One-time Discord bot setup¶

This is a multi-step walkthrough — fetch https://allenwlynch.github.io/hyperherd/discord-setup/ and run it interactively. The summary:

Create an application + bot at https://discord.com/developers/applications
Enable the MESSAGE CONTENT privileged gateway intent
Generate an invite URL with scopes bot + applications.commands and the permissions View Channels, Send Messages, Read Message History, Manage Channels
Invite the bot to the user's server
Copy the bot token → DISCORD_BOT_TOKEN env var
Right-click the server → Copy Server ID → discord.guild_id in hyperherd.yaml

If the user plans to run multiple sweeps in parallel, create one bot per workspace — Discord allows only one gateway connection per token, so two daemons sharing a token will kick each other off. The daemon's startup preflight detects this via a per-channel heartbeat marker and refuses to start. The marker is cleared on clean shutdown so a normal restart isn't blocked; pass --force-discord if a previous daemon was killed uncleanly and the stale heartbeat hasn't aged out yet (~18 min).

Anthropic credentials¶

Either:

API console billing: export ANTHROPIC_API_KEY=sk-ant-...
Claude Code subscription: the user runs claude /login once; the daemon picks up the OAuth token automatically

`hyperherd.yaml` additions¶

discord:
  guild_id: 1234567890123456789

# Optional — external MCP servers the agent should have access to
mcp_servers:
  - name: wandb
    command: npx
    args: ["-y", "@wandb/mcp-server"]
    env:
      WANDB_API_KEY: ${WANDB_API_KEY}

Per-workspace `.env`¶

Drop secrets in <workspace>/.env so the daemon picks them up without leaking them to git:

DISCORD_BOT_TOKEN=...
ANTHROPIC_API_KEY=...
WANDB_API_KEY=...

The daemon auto-loads <workspace>/.env at startup and only fills in keys not already set in the environment.

Run¶

herd monitor <workspace>

The daemon connects to Discord, creates a channel for the sweep, runs a short setup interview (metric, remediation policy, metric source), then operates the sweep autonomously. Wrap in tmux/screen to survive disconnects.

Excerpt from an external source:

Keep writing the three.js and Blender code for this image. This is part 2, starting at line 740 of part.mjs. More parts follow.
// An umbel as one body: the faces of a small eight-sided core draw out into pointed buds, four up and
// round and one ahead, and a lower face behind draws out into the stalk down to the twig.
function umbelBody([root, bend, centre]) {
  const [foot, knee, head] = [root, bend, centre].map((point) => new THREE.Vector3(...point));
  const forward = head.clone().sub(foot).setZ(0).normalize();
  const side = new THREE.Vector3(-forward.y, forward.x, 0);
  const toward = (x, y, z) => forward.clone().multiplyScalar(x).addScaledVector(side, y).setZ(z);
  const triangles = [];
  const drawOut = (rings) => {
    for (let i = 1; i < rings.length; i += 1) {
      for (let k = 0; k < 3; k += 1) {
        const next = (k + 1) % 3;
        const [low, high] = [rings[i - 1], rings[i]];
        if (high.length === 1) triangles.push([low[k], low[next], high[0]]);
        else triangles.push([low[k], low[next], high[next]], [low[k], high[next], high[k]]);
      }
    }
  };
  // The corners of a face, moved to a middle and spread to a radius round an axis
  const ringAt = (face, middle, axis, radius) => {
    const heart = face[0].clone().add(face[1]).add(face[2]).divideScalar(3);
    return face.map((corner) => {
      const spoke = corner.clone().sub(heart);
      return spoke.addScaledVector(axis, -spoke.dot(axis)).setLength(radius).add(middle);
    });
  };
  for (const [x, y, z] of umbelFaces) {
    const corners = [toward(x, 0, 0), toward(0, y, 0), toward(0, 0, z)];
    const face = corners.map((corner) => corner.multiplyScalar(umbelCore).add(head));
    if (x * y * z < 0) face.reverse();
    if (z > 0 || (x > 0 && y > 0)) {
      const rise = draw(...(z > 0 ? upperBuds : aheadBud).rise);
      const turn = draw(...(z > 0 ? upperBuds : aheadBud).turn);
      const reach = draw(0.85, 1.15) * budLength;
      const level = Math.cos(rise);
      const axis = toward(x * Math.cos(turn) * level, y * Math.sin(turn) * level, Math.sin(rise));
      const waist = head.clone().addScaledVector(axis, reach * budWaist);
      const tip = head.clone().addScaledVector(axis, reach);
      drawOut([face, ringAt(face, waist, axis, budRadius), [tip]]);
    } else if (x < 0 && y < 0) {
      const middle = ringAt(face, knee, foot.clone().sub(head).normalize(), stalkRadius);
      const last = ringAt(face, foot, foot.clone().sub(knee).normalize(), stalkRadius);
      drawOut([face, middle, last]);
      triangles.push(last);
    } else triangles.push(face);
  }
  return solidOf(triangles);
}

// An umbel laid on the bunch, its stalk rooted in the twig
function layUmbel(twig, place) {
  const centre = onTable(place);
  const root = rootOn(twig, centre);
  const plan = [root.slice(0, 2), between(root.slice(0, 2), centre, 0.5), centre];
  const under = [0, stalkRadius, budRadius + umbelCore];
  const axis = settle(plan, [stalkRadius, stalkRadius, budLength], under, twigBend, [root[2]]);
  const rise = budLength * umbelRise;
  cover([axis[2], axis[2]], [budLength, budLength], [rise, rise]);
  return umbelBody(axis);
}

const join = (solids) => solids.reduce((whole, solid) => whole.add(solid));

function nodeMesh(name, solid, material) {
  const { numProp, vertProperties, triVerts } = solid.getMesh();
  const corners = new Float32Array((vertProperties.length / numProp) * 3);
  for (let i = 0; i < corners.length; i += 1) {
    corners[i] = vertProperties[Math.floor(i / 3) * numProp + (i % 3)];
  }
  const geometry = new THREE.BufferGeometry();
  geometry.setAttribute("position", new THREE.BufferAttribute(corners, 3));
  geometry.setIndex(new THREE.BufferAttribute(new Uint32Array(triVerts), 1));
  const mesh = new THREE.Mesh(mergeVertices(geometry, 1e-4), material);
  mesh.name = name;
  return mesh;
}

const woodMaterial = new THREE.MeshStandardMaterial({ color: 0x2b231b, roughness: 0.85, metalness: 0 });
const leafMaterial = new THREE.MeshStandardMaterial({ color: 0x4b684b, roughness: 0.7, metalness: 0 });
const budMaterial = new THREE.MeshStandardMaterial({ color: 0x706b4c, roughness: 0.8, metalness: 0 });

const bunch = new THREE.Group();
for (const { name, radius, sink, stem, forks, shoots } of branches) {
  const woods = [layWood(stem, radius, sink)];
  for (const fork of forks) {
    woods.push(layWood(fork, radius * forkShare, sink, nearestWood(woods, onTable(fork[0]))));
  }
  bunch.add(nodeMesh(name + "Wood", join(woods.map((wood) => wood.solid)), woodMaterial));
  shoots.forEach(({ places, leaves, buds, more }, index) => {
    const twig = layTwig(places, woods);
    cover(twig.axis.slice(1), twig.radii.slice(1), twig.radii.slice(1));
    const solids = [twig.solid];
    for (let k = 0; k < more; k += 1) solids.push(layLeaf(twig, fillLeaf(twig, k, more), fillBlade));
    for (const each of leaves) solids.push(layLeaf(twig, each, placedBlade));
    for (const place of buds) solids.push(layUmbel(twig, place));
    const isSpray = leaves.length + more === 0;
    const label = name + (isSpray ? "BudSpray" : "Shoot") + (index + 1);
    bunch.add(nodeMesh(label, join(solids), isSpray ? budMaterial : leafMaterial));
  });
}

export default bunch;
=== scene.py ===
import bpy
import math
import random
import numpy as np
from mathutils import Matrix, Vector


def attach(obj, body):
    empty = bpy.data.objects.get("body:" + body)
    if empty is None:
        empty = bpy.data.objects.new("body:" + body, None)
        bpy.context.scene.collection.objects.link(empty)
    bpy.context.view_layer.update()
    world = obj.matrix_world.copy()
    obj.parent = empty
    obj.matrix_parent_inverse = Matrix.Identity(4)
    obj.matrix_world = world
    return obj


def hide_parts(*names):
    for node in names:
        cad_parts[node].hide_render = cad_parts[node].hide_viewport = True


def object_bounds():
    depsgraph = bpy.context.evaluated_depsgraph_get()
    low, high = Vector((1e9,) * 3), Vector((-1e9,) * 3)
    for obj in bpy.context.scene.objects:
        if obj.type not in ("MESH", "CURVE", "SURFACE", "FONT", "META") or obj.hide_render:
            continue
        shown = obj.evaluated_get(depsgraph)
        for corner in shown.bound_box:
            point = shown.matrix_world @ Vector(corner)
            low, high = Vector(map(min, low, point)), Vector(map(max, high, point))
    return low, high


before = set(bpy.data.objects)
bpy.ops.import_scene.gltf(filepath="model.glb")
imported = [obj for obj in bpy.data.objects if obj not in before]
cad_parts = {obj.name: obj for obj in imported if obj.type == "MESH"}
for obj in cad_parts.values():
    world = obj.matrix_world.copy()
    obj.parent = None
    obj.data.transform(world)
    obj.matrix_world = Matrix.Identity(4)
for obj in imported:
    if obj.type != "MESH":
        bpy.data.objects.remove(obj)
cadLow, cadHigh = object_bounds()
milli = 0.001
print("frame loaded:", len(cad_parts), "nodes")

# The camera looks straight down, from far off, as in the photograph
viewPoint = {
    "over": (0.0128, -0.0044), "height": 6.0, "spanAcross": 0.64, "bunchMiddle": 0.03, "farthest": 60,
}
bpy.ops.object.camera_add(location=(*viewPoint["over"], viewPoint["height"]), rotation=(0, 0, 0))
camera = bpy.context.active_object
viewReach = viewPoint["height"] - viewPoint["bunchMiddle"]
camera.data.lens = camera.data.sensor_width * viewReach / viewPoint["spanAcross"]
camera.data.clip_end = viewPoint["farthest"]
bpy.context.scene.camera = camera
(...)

If the user wants the dashboard + slash-command surface but not the agent-driven cost, suggest:

herd monitor <workspace> --no-agent     # passive mode — no token spend

For the full picture, fetch https://allenwlynch.github.io/hyperherd/monitor/.

Common pitfalls¶

HYPERHERD_TRIAL_NAME confusion. This is the auto-generated per-trial id; HYPERHERD_SWEEP_NAME is the shared sweep name. Older code may reference HYPERHERD_EXPERIMENT_NAME — that's a legacy alias for TRIAL_NAME, still set by HyperHerd but don't write new code against it.
Idempotent training. Trials may be resubmitted (after SLURM-side failures or scancel). Use $HYPERHERD_TRIAL_NAME for a stable output dir, resume from checkpoint on startup, and don't fail on existing output dirs.
Compute nodes without Python. HyperHerd doesn't need Python on the compute node — the per-trial values are baked into the sbatch case statement at submission time. Only bash is required outside the container.
abbrev collisions. Two parameters with the same abbrev will produce ambiguous trial names; the validator catches this but the error can be cryptic — pick distinct short tokens.
launcher: path. Resolved relative to the hyperherd.yaml file's directory, not the cwd. Use ./launch.sh and keep them in the same workspace dir.

When something breaks¶

herd run --dry-run is the first thing to try — it does the same validation herd run does without submitting.
herd test <workspace> 0 runs trial 0 locally (no SLURM) so the launcher / trainer / overrides can be debugged in isolation.
.hyperherd/logs/<idx>.out and .err capture each trial's stdout/stderr.
herd snapshot <workspace> prints a JSON bundle of the whole sweep state — useful for debugging or for handing the user a diff.

For anything beyond this, point the user at the relevant docs page or fetch it directly:

Topic	URL
Sweep config reference	`https://allenwlynch.github.io/hyperherd/configuration/`
Conditions	`https://allenwlynch.github.io/hyperherd/conditions/`
Launcher patterns	`https://allenwlynch.github.io/hyperherd/launcher/`
Command reference	`https://allenwlynch.github.io/hyperherd/commands/`
Autonomous monitor	`https://allenwlynch.github.io/hyperherd/monitor/`
Discord setup	`https://allenwlynch.github.io/hyperherd/discord-setup/`
Workspace layout	`https://allenwlynch.github.io/hyperherd/workspace/`
Results & logging	`https://allenwlynch.github.io/hyperherd/results/`